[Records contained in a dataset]
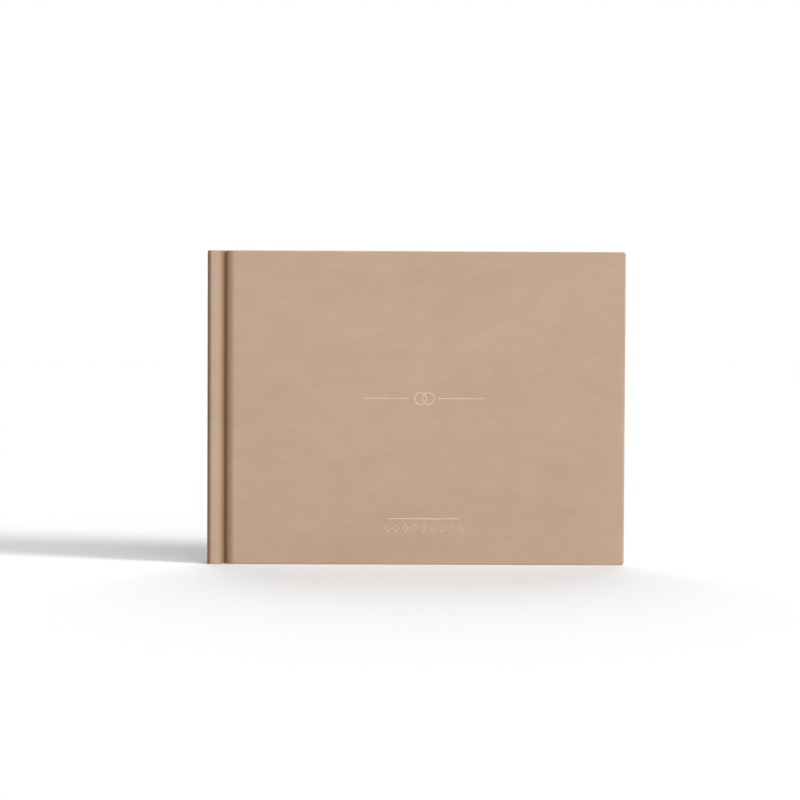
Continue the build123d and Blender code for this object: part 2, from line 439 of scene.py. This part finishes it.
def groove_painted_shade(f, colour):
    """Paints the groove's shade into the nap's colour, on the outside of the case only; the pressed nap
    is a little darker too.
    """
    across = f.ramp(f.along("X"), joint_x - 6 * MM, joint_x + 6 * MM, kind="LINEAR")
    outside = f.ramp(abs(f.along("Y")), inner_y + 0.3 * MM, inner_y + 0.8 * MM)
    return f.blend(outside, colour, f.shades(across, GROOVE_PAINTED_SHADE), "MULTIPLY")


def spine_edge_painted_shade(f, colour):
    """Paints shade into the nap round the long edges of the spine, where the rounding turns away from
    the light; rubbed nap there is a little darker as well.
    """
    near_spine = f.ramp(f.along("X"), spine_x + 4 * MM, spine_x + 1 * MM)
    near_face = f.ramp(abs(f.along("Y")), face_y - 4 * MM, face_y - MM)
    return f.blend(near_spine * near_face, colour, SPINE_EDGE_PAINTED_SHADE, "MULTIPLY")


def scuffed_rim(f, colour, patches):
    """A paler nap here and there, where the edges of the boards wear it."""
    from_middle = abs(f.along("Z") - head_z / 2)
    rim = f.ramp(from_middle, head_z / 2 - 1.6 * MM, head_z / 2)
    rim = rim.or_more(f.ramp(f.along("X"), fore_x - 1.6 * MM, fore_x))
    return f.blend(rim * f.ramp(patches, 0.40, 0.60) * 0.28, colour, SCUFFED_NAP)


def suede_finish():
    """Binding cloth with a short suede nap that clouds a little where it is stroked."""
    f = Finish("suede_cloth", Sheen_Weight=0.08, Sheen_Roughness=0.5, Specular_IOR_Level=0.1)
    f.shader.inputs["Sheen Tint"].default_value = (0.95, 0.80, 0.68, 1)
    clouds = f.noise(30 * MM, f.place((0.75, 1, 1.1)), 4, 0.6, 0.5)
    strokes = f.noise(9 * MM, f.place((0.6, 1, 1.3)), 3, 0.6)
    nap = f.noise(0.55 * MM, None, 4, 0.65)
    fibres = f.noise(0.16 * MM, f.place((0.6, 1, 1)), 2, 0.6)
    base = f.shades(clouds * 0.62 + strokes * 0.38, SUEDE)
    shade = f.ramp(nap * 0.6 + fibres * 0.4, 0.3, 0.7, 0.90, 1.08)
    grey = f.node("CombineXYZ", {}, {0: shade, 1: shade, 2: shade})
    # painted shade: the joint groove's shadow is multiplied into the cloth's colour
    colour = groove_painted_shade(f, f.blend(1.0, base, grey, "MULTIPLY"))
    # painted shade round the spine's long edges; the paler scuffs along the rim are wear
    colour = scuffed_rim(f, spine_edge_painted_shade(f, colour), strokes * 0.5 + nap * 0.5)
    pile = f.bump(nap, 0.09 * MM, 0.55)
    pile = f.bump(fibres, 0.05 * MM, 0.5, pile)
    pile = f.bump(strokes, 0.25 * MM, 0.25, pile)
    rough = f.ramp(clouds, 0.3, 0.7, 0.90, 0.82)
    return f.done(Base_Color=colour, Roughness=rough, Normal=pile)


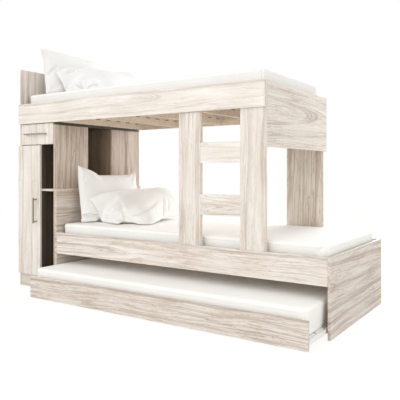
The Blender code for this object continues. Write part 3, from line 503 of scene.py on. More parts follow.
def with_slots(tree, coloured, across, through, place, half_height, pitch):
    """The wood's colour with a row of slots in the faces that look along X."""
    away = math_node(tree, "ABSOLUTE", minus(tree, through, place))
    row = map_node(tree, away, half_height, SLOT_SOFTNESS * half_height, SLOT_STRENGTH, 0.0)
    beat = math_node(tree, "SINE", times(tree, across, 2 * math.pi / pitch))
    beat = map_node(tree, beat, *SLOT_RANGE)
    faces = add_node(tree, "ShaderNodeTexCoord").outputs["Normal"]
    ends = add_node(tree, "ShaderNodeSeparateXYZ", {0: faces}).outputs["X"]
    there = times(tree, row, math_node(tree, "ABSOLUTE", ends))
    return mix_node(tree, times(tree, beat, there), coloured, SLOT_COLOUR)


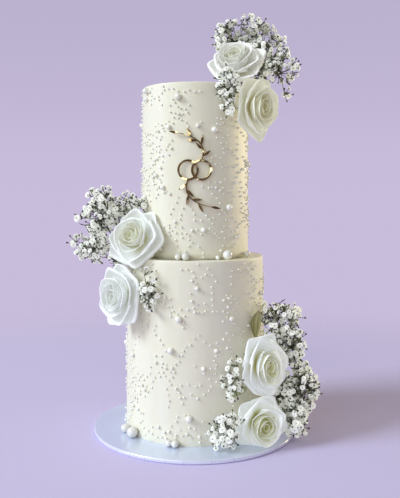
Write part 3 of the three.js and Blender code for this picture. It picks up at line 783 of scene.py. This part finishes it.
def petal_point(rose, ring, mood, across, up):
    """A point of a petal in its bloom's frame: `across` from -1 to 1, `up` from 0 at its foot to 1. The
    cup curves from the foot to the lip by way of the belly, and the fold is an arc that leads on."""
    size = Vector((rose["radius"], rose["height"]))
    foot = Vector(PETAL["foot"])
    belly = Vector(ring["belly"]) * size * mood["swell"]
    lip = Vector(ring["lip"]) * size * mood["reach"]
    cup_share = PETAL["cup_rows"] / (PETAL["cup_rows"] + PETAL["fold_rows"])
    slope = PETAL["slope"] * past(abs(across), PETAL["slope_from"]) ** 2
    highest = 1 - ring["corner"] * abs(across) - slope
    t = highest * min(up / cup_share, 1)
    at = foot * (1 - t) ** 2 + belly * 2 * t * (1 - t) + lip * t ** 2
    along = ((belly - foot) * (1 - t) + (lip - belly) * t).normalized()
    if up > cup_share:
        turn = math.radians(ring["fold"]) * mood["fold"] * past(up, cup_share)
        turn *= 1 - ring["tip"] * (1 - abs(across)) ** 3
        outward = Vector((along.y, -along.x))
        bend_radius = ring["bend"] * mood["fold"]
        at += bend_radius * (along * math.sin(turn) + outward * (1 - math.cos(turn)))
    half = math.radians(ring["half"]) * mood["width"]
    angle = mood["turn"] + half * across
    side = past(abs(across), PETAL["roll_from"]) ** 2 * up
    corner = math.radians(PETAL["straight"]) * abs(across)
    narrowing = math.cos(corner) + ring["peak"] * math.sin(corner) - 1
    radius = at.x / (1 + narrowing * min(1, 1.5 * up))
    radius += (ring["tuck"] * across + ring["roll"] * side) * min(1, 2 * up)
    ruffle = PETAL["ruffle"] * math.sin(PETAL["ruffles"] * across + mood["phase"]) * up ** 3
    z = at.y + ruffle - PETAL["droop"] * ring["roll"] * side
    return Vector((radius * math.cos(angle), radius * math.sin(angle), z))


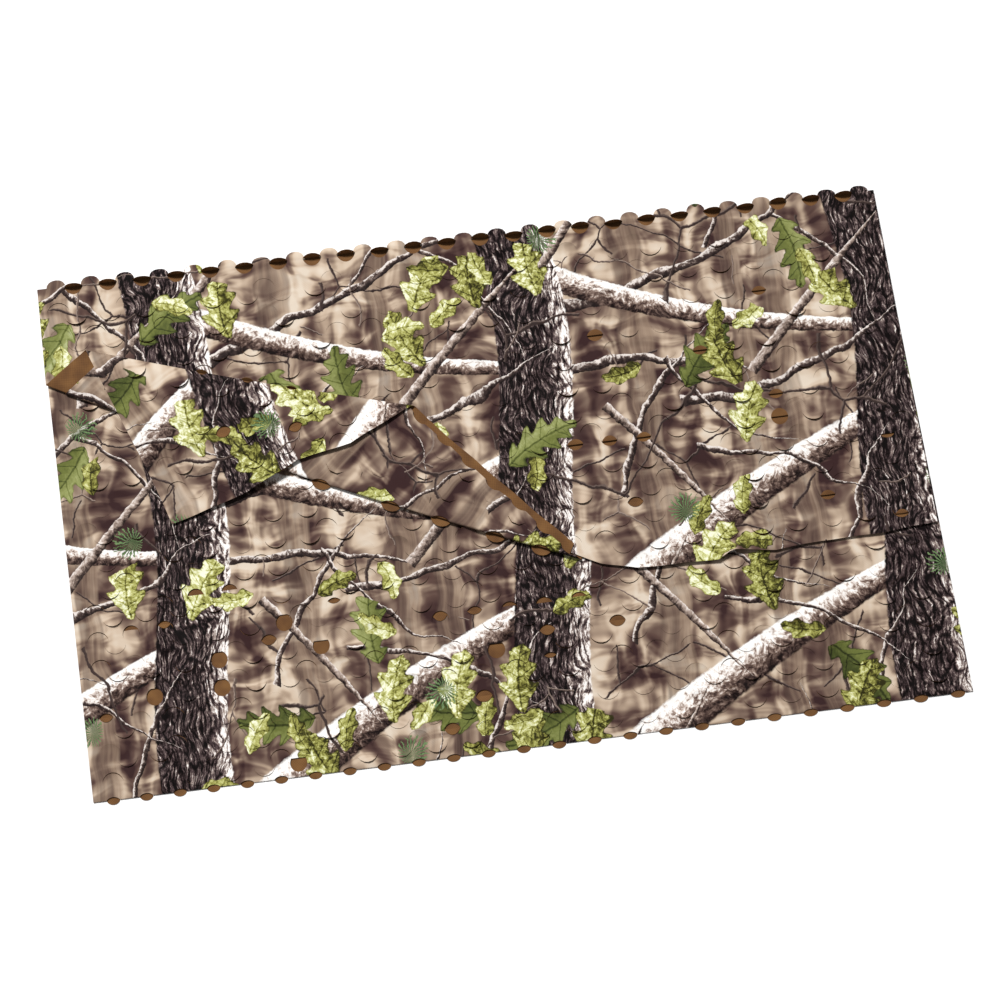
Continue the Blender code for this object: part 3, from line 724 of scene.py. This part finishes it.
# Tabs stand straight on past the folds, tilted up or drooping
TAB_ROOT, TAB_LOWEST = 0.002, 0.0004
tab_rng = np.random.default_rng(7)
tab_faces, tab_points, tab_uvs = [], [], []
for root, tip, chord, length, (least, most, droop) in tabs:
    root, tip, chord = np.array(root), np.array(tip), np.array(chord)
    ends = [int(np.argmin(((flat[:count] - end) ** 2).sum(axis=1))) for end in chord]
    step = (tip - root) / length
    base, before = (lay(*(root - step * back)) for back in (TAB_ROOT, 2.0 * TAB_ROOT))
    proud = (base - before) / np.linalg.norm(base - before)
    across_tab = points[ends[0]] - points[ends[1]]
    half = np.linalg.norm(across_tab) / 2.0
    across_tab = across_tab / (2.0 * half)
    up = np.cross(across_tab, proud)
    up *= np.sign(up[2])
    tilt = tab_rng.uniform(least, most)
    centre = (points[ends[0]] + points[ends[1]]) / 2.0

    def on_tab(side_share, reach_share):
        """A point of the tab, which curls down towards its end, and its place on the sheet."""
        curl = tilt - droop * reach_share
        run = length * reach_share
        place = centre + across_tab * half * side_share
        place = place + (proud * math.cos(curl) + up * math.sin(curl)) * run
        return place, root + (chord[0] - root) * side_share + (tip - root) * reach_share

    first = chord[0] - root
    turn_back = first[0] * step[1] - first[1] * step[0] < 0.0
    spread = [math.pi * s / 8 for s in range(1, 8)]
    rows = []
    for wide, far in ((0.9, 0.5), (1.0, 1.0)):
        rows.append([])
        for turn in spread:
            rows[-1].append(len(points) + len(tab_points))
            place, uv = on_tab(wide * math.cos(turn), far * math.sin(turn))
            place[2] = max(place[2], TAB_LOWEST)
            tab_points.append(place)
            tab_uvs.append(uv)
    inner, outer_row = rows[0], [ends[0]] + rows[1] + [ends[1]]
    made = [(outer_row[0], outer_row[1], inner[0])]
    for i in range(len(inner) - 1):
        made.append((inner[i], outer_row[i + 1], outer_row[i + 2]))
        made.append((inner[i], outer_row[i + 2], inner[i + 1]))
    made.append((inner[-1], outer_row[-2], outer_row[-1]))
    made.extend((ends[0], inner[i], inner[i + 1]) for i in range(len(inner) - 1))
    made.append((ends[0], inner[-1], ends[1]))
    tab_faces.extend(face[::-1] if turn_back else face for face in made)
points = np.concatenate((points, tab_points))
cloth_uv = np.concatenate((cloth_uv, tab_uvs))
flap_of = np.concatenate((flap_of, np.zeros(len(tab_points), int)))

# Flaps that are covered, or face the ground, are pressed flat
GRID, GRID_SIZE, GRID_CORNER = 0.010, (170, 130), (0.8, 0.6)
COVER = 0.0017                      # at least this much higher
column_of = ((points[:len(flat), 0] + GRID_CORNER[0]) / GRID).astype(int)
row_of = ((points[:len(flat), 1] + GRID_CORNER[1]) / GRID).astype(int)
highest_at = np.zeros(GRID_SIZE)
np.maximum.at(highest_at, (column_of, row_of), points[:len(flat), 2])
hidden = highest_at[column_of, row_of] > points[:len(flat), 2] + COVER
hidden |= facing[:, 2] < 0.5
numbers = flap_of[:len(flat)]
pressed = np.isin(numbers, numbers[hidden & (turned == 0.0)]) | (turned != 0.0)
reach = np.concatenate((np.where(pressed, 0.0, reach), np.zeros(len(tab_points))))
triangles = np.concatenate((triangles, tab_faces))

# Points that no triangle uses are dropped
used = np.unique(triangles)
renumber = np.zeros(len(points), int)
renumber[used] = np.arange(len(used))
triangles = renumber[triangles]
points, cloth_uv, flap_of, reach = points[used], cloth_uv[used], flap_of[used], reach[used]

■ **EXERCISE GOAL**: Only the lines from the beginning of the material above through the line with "return f.blend(rim *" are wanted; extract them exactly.

■ **RESPONSE TO THE EXERCISE**:
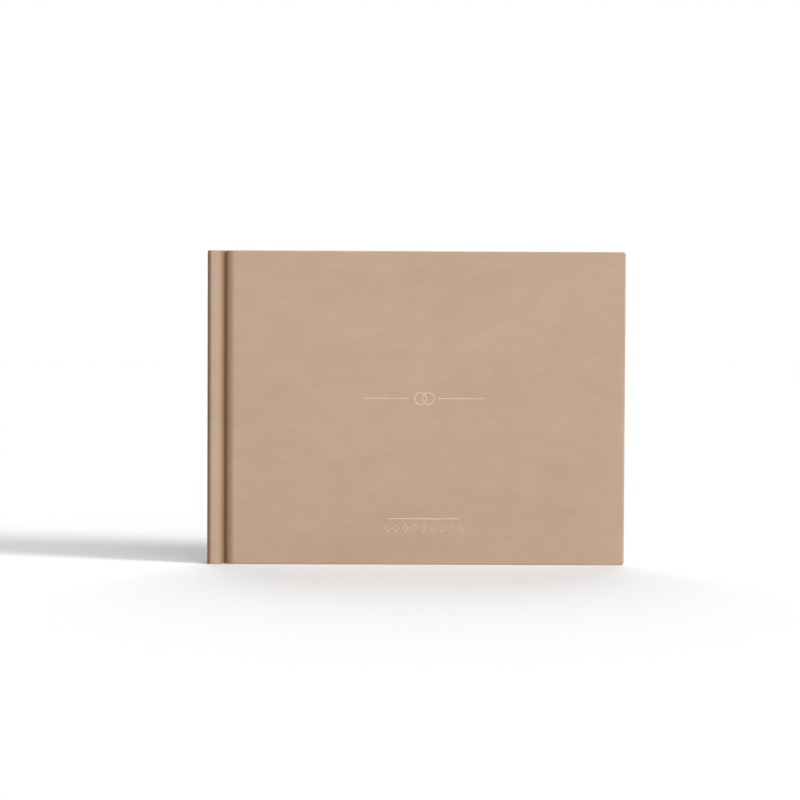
Continue the build123d and Blender code for this object: part 2, from line 439 of scene.py. This part finishes it.
def groove_painted_shade(f, colour):
    """Paints the groove's shade into the nap's colour, on the outside of the case only; the pressed nap
    is a little darker too.
    """
    across = f.ramp(f.along("X"), joint_x - 6 * MM, joint_x + 6 * MM, kind="LINEAR")
    outside = f.ramp(abs(f.along("Y")), inner_y + 0.3 * MM, inner_y + 0.8 * MM)
    return f.blend(outside, colour, f.shades(across, GROOVE_PAINTED_SHADE), "MULTIPLY")


def spine_edge_painted_shade(f, colour):
    """Paints shade into the nap round the long edges of the spine, where the rounding turns away from
    the light; rubbed nap there is a little darker as well.
    """
    near_spine = f.ramp(f.along("X"), spine_x + 4 * MM, spine_x + 1 * MM)
    near_face = f.ramp(abs(f.along("Y")), face_y - 4 * MM, face_y - MM)
    return f.blend(near_spine * near_face, colour, SPINE_EDGE_PAINTED_SHADE, "MULTIPLY")


def scuffed_rim(f, colour, patches):
    """A paler nap here and there, where the edges of the boards wear it."""
    from_middle = abs(f.along("Z") - head_z / 2)
    rim = f.ramp(from_middle, head_z / 2 - 1.6 * MM, head_z / 2)
    rim = rim.or_more(f.ramp(f.along("X"), fore_x - 1.6 * MM, fore_x))
    return f.blend(rim * f.ramp(patches, 0.40, 0.60) * 0.28, colour, SCUFFED_NAP)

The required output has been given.